In honor of a wonderful site that gave me so much love and support, here are three pieces that hold a special place in my heart that were lucky enough to find homes on Parent Co. Check them out before the site is gone for good at the end of the month.

The Inconvenience of Girls Who Want

I outed myself as a survivor of rape and sexual assault in this one, though you would have to notice the word we instead of them to catch it.

I don't believe victims of rape and sexual assault have to out themselves. It took me over a decade to tell anyone I was raped, and I still don't share the details. However, it was important for me to tell at this point in my life, and this article was the beginning of that. I felt freer once it was published, and I am so grateful my editor saw fit to include it on the site.

Raising an Orchid Child in a Dandelion World

When I found out one of my kids was an orchid, life made sense in a way it hadn't previously. I was able to pull together all of the research I had been doing when I wrote this one, and it gave me an opportunity to get everything straight in my head.

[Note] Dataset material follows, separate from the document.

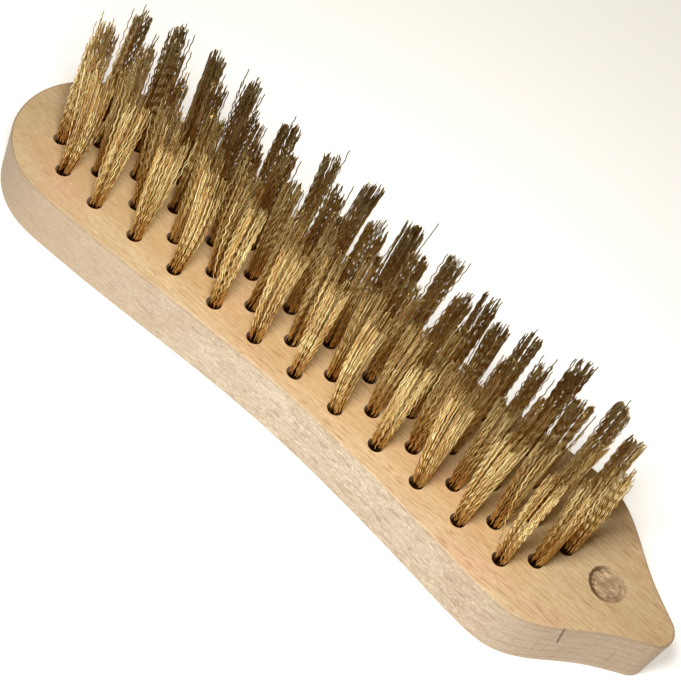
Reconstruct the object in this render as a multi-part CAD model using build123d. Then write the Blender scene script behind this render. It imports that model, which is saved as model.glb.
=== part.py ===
"""Hand wire brush: a shaped beech block planted with 64 tufts of crimped brass wire.

The block lies on its flat back. +X runs from the blunt end to the nose, +Y across the block, +Z up along
the wires. The origin is the centre of the back, so the block's face is at the height of its thickness.
"""
import os
from math import cos, radians, sin

from build123d import *

os.makedirs("parts", exist_ok=True)

# Block, mm
BLOCK_LENGTH = 256.0
BLOCK_THICKNESS = 19.6
BLUNT_END_RADIUS = 30.5
WAIST_HALF_WIDTH = 25.8
SHOULDER_HALF_WIDTH = 32.0
NOSE_RADIUS = 6.9
NOSE_JOIN_ANGLE = 58.0
EDGE_ROUND = 1.0
WAIST_X = -6.0
SHOULDER_X = 78.0

# Half width of the block at stations along its side, between the blunt end and the round of the nose
SIDE_STATIONS = [
    (-46.0, 27.8),
    (WAIST_X, WAIST_HALF_WIDTH),
    (34.0, 27.6),
    (61.0, 30.3),
    (SHOULDER_X, SHOULDER_HALF_WIDTH),
    (89.0, 31.3),
    (101.0, 24.1),
    (113.5, 13.2),
]

# Round maker's stamp pressed into the face behind the nose
STAMP_DIAMETER = 12.0
STAMP_DEPTH = 0.3
STAMP_FROM_NOSE = 24.4

# Tuft pattern: a rank is one line of tufts across the block, half a pitch from the next. The rows follow
# the waisted sides, so they bow apart away from the waist. At the blunt end the first rank has a middle
# tuft and the first outer pair is drawn in; at the nose the last rank is a single tuft, set closer.
TUFT_PITCH = 16.1
INNER_ROW = 9.2
OUTER_ROW = 17.8
FIRST_RANK_FROM_END = 18.4
RANK_COUNT = 26
FIRST_MIDDLE_BACK = 1.2
FIRST_PAIR_IN = 2.2
FIRST_PAIR_ON = 1.4
LAST_RANK_GAP = 4.4
ROW_BOW = 0.00026

# Tuft holes and the bundles of wire in them
HOLE_DIAMETER = 5.0
HOLE_DEPTH = 12.0
NECK_DIAMETER = 4.4
NECK_ABOVE_FACE = 1.5
WAIST_OF_FLARE = 0.3
FLARE_SLOPE = 0.09
TIP_DIAMETER = 8.0
WIRE_LENGTH = 41.0
TIP_BEVEL = 0.8
FOLD_ABOVE_FLOOR = 0.2
FOLD_BEVEL = 0.5

# Flat strips driven across the holes to hold the folded wires down
ANCHOR_LENGTH = 6.2
ANCHOR_HEIGHT = 2.2
ANCHOR_THICKNESS = 0.5
ANCHOR_CORNER = 0.4
ANCHOR_ABOVE_FLOOR = 1.4
SLOT_PLAY = 0.02
FOLD_PLAY = 0.1

HALF_LENGTH = BLOCK_LENGTH / 2
FACE = BLOCK_THICKNESS
FLOOR = FACE - HOLE_DEPTH

# How far a cut runs past the face it starts from
OVERCUT = 1.0


def block_outline():
    """Plan of the block: round blunt end, waisted sides, shoulders and a concave sweep to the nose."""
    end_x = BLUNT_END_RADIUS - HALF_LENGTH
    nose_x = HALF_LENGTH - NOSE_RADIUS
    join = radians(NOSE_JOIN_ANGLE)
    nose_join = (nose_x + NOSE_RADIUS * cos(join), NOSE_RADIUS * sin(join))
    blunt_join = (end_x, BLUNT_END_RADIUS)
    side = Spline(blunt_join, *SIDE_STATIONS, nose_join, tangents=[(1, 0), (sin(join), -cos(join))])
    other_side = mirror(side, about=Plane.XZ)
    blunt_end = ThreePointArc((end_x, -BLUNT_END_RADIUS), (-HALF_LENGTH, 0), (end_x, BLUNT_END_RADIUS))
    nose = ThreePointArc(nose_join, (HALF_LENGTH, 0), (nose_join[0], -nose_join[1]))
    return make_face([blunt_end, side, nose, other_side])


def tuft_places(rank):
    """Centres of the tufts in one rank, from the near side of the block to the far side."""
    x = FIRST_RANK_FROM_END - HALF_LENGTH + rank * TUFT_PITCH / 2
    if rank == RANK_COUNT - 1:
        return [(x - TUFT_PITCH / 2 + LAST_RANK_GAP, 0)]
    bow = ROW_BOW * (x - WAIST_X) ** 2
    if rank % 2 == 0:
        inner = INNER_ROW + (bow if x > WAIST_X else 0)
        middle = [(x - FIRST_MIDDLE_BACK, 0)] if rank == 0 else []
        return [(x, -inner), *middle, (x, inner)]
    outer = OUTER_ROW + bow
    outer_x = x
    if rank == 1:
        outer -= FIRST_PAIR_IN
        outer_x += FIRST_PAIR_ON
    return [(outer_x, -outer), (x, 0), (outer_x, outer)]


def hole(x, y):
    """Space of one blind tuft hole with the slot its anchor strip has cut into the wood on both sides."""
    drilled = Pos(x, y, FLOOR) * extrude(Circle(HOLE_DIAMETER / 2), HOLE_DEPTH + OVERCUT)
    slot_height = ANCHOR_HEIGHT + 2 * SLOT_PLAY
    slot_z = FLOOR + ANCHOR_ABOVE_FLOOR + ANCHOR_HEIGHT / 2
    slot = Box(ANCHOR_THICKNESS + 2 * SLOT_PLAY, ANCHOR_LENGTH + 2 * SLOT_PLAY, slot_height)
    return drilled + Pos(x, y, slot_z) * slot


def tuft(x, y):
    """Bundle of wires, folded under the anchor in the hole and flaring from the face up to the tips."""
    neck = NECK_DIAMETER / 2
    tip = TIP_DIAMETER / 2
    fold = FLOOR + FOLD_ABOVE_FLOOR
    top = FACE + WIRE_LENGTH
    flare = Spline(
        (neck, FACE + NECK_ABOVE_FACE),
        ((neck + tip) / 2 - WAIST_OF_FLARE, FACE + WIRE_LENGTH / 2),
        (tip, top - TIP_BEVEL),
        tangents=[(0, 1), (FLARE_SLOPE, 1)],
    )
    rest = Polyline(
        (tip, top - TIP_BEVEL),
        (tip - TIP_BEVEL, top),
        (0, top),
        (0, fold),
        (neck - FOLD_BEVEL, fold),
        (neck, fold + FOLD_BEVEL),
        (neck, FACE + NECK_ABOVE_FACE),
    )
    bundle = revolve(Plane.XZ * make_face([flare, rest]), Axis.Z)
    window = Box(
        ANCHOR_THICKNESS + 2 * FOLD_PLAY,
        HOLE_DIAMETER,
        ANCHOR_HEIGHT + 2 * FOLD_PLAY,
    )
    window_z = FLOOR + ANCHOR_ABOVE_FLOOR + ANCHOR_HEIGHT / 2
    return Pos(x, y) * (bundle - Pos(0, 0, window_z) * window)


def anchor(x, y):
    """Flat strip across the hole, with its two leading corners bevelled where they bite into the wood."""
    half_length = ANCHOR_LENGTH / 2
    strip = Polyline(
        (-half_length, ANCHOR_HEIGHT),
        (-half_length, ANCHOR_CORNER),
        (ANCHOR_CORNER - half_length, 0),
        (half_length - ANCHOR_CORNER, 0),
        (half_length, ANCHOR_CORNER),
        (half_length, ANCHOR_HEIGHT),
        close=True,
    )
    plate = extrude(Plane.YZ * make_face(strip), ANCHOR_THICKNESS / 2, both=True)
    return Pos(x, y, FLOOR + ANCHOR_ABOVE_FLOOR) * plate


def drilled_block():
    """Solid block with rounded edges, its tuft holes and the shallow round stamp."""
    body = extrude(block_outline(), BLOCK_THICKNESS)
    rims = body.edges().filter_by(Axis.Z, reverse=True)
    body = fillet(rims, EDGE_ROUND)
    places = [place for rank in range(RANK_COUNT) for place in tuft_places(rank)]
    body = body - [hole(x, y) for x, y in places]
    stamp = extrude(Circle(STAMP_DIAMETER / 2), STAMP_DEPTH + OVERCUT)
    return body - Pos(HALF_LENGTH - STAMP_FROM_NOSE, 0, FACE - STAMP_DEPTH) * stamp


def save(name, solids):
    """Write the solids of one node to their own file."""
    shape = solids[0] if len(solids) == 1 else Compound(children=solids)
    export_step(shape, f"parts/{name}.step")


save("beech_block", [drilled_block()])
for rank in range(RANK_COUNT):
    places = tuft_places(rank)
    save(f"tufts_rank_{rank + 1:02d}", [tuft(x, y) for x, y in places])
    save(f"anchors_rank_{rank + 1:02d}", [anchor(x, y) for x, y in places])
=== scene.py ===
"""Looks of the hand wire brush: beech block, tufts of crimped brass wire, floor, light and camera."""
import math

import bmesh
import bpy
import numpy as np
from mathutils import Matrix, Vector


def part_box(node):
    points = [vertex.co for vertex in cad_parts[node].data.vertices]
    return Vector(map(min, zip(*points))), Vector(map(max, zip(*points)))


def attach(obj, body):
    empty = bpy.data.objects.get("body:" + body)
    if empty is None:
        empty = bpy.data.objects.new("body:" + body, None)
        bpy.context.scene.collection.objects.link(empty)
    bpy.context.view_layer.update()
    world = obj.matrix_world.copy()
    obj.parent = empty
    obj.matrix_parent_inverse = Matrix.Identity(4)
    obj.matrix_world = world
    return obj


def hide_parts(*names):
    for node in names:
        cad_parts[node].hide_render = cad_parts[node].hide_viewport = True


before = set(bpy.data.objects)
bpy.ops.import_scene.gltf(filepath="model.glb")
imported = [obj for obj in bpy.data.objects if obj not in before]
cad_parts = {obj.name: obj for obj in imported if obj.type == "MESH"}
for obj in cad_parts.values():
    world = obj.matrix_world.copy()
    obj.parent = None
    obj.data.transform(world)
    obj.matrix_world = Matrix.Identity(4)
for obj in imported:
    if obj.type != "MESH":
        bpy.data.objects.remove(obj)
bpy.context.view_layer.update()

MM = 0.001
rng = np.random.default_rng(20)

# ---------------------------------------------------------------- sizes shared with the CAD model, mm
RANK_COUNT = 26
HOLE_DEPTH = 12.0
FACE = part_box("beech_block")[1].z / MM
HOLE_FLOOR = FACE - HOLE_DEPTH

# ---------------------------------------------------------------- wood, m
# Centre of the stamp along X, and the radii of its two rings
STAMP_X = 0.1036
STAMP_OUTER_RING = 0.0055
STAMP_INNER_RING = 0.0043
# Place of the drying check along X at the face, its shift along X for each m of depth, half its width at
# the core and at the rim, and the depths in mm between which it ends
CHECK_X = 0.1019
CHECK_LEAN = 0.144
CHECK_HALF_WIDTH = (0.00014, 0.00038)
CHECK_END = (8.4, 7.4)
# Spacing of the growth rings and of the layer lines beside the nose
RING_WIDTH = 0.0026
LAYER_HEIGHT = 0.0034
# The stamp shows only on the upward face: it fades in between these heights
BACK_HALF = 0.010
FACE_ZONE = 0.017
# Stretches along X over which the field of tufts gives way to the nose and to the blunt end's rim
NOSE_ZONE = (0.078, 0.090)
BLUNT_ZONE = (-0.118, -0.106)
# Box round all the tuft holes, clear of the block's sides, half the width of its soft edge, and the depths
# in mm between which the painted shade on the walls of the holes fades from dark to the colour of the face
HOLES_FROM_X = -0.1138
HOLES_TO_X = 0.0930
HOLES_HALF_WIDTH = 0.0244
HOLES_SOFT = 0.0002
HOLES_SHADE = (2.5, 0.4)

# ---------------------------------------------------------------- wire, mm
WIRES_PER_TUFT = 30
WIRE_RADIUS = 0.175
WIRE_LENGTH = 43.2
# Length above the face that gets painted shade and the reflected colour of the wood, and heights above it
# between which the tips on the far side get painted shade
NECK_SHADE_LENGTH = 14.0
FAR_TIP_SHADE = (22, 44)

# Crimp: a wave that grows to its height from the face, and flattens by a share over the last stretch
CRIMP_LENGTH = 4.4
CRIMP_HEIGHT = 0.21
CRIMP_START = 3.0
STRAIGHT_TIP = 10.0
TIP_FLATTENING = 0.55

# Radius of the bundle where it leaves the hole and at the tips, half the gap between a wire's two
# legs, how far the bundle stands off the hole's axis where it leaves the face, and how early it splays
NECK_RADIUS = 1.95
TIP_RADIUS = 3.4
LEG_GAP = 0.25
FOOT_SHIFT = (0.24, 0.16)
SPLAY_POWER = 1.5

# In the hole: clearance and half size of the bundle's seat beside the anchor, height of the seat above
# the hole's floor, and how far the folds hang below it
SEAT_CLEARANCE = 0.30
SEAT_HALF = (1.3, 1.5)
SEAT_HEIGHT = 2.6
FOLD_DROP = (1.5, 2.2)

# How tufts differ: lean per mm of height, sway, length, direction of the crimp (middle and spread,
# radians), and the factors on the crimp's length and on the splay
TUFT_LEAN = 0.020
TUFT_SWAY = 0.35
TUFT_LIFT = 0.6
TUFT_PLANE = (0.45, 0.6)
TUFT_VARIETY = (0.88, 1.12)

# How the strands of a tuft differ: length, phase of the crimp, and the share by which ends draw together.
# The strands of a tuft are turned about its axis by a share of its phase.
STRANDS = 6
STRAND_TURN = 0.35
STRAND_LIFT = 1.0
STRAND_PHASE = 0.80
STRAND_GATHER = (0.10, 0.40)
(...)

Can a Mother be Undeserving of Her Child's Love?

Originally titled "When Love is a Homemade Necklace, and I'm Not Worthy", this is the first piece that I ever had published on Parent Co. I am still way too careless with my children's love, and I try to do better every day. Putting this piece out there made me feel both vulnerable and accepted, even when I'm screwing up this mom thing.

May you go forth and persevere in February and every day, no matter what life hits you with. Onward.